Я думаю, что Мандельштам умел так полно изживать время, потому что был наделен даром игры и радости. Ни в ком и никогда я не видела такой игры и такой радости. Когда он ушел из моей жизни, я, мертвая, жила брызгами радости в стихах и бесповоротным запретом самоубийства. Именно потому, что Мандельштам жил «пространством и временем полный», у него не было потребности возвращаться назад, и жизнь его отчетливо делится на периоды. Труд и жизнь у него связаны и неразделимы, и периоды жизни полностью совпадают с периодизацией поэтического труда. В стихах всегда отпечатываются события жизни. Они совпадают во времени. Проза всегда запаздывает: знаки должны осмыслиться и отстояться. Для этого нужен срок. Оставаясь самим собой, сохраняя полное единство личности, Мандельштам чем-то менялся в каждый период. Это был рост, а не перемены в человеке. События внешней жизни подстрекали внутреннюю жизнь, но не являлись ее причиной. Внутренняя жизнь, пожалуй, в большей степени определяет внешние события, чем наоборот. Что же касается до катастрофичности большинства биографий нашей эпохи, то они уж, во всяком случае, не формировали личность, а скорее расплющивали ее.
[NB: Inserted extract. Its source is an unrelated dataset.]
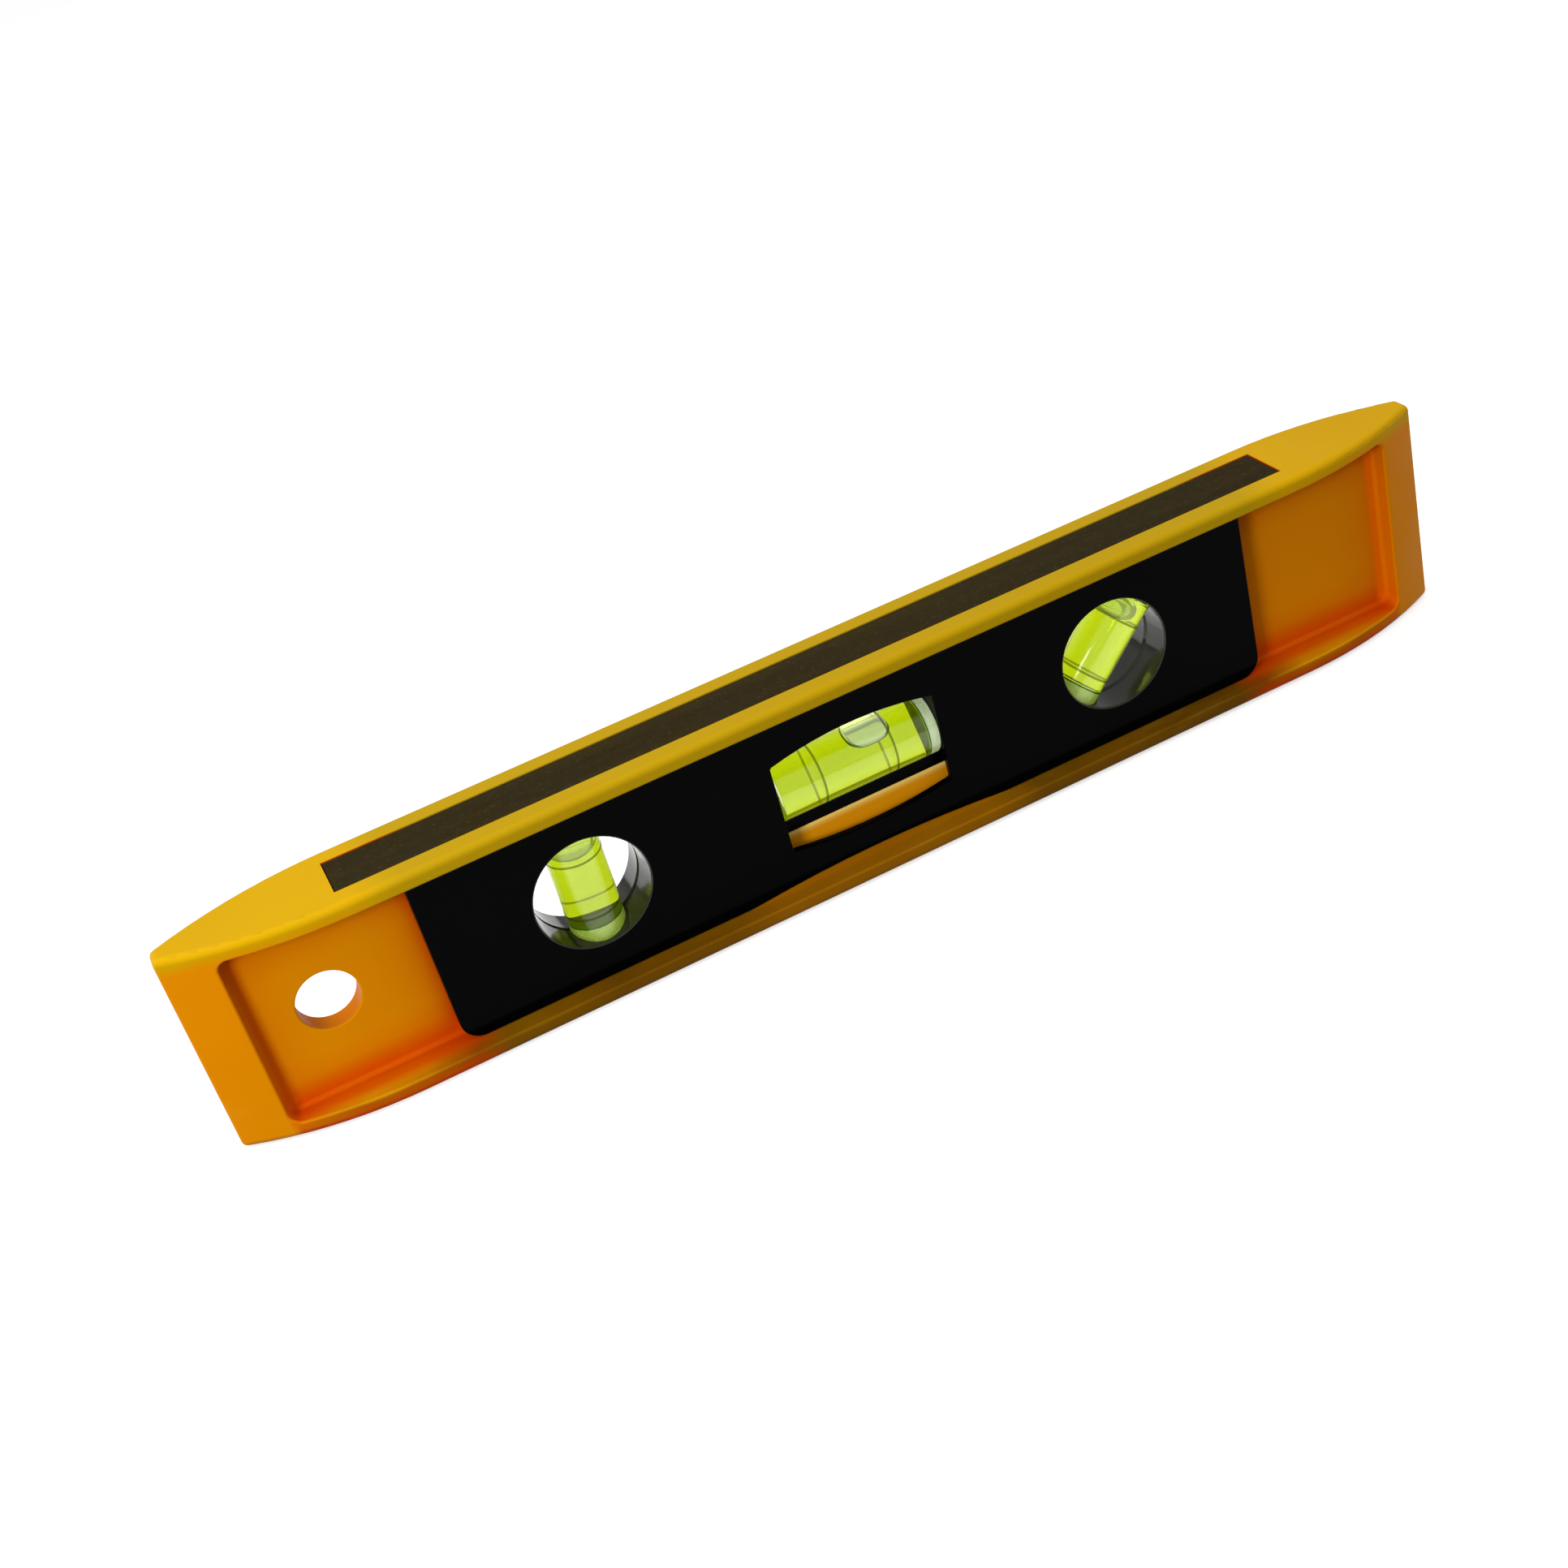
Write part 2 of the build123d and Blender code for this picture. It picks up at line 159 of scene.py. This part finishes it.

Нужна была огромная сила, чтобы, несмотря на гнет и удушье, сохранить способность к росту. Это оказалось возможным только для людей, чья личность строилась на формообразующей идее такой мощи, что не внешние события влияли на рост личности, а отношение человека к внешним событиям. Все, что нам завещал девятнадцатый век, – наука, знание, гуманизм, анализ, не говоря уж о таких понятиях, как прогресс, культура, отвлеченные формы деизма, теософия, рационализм и позитивизм, не помогли никому сохранить себя. Все это только содействовало тлению и распаду. Мы видели этот распад и со стыдом отворачивались. Наибольшая опасность для Мандельштама заключалась в гуманизме – в русском понимании этого слова. Отсюда доверие к поискам социальной справедливости и ужас при виде нарастания жестокости и обмана. И я не перестаю удивляться силе Мандельштама и богатству внутренних ресурсов, которые дали ему возможность прожить полную жизнь и, не расплющившись, дойти до конца дороги. Таким он был до той последней минуты, когда я его видела, – до ночи с первого на второе мая 1938 года. Это и был конец дороги, потому что то, что было на Лубянке и за колючей проволокой, гораздо страшнее газовых камер.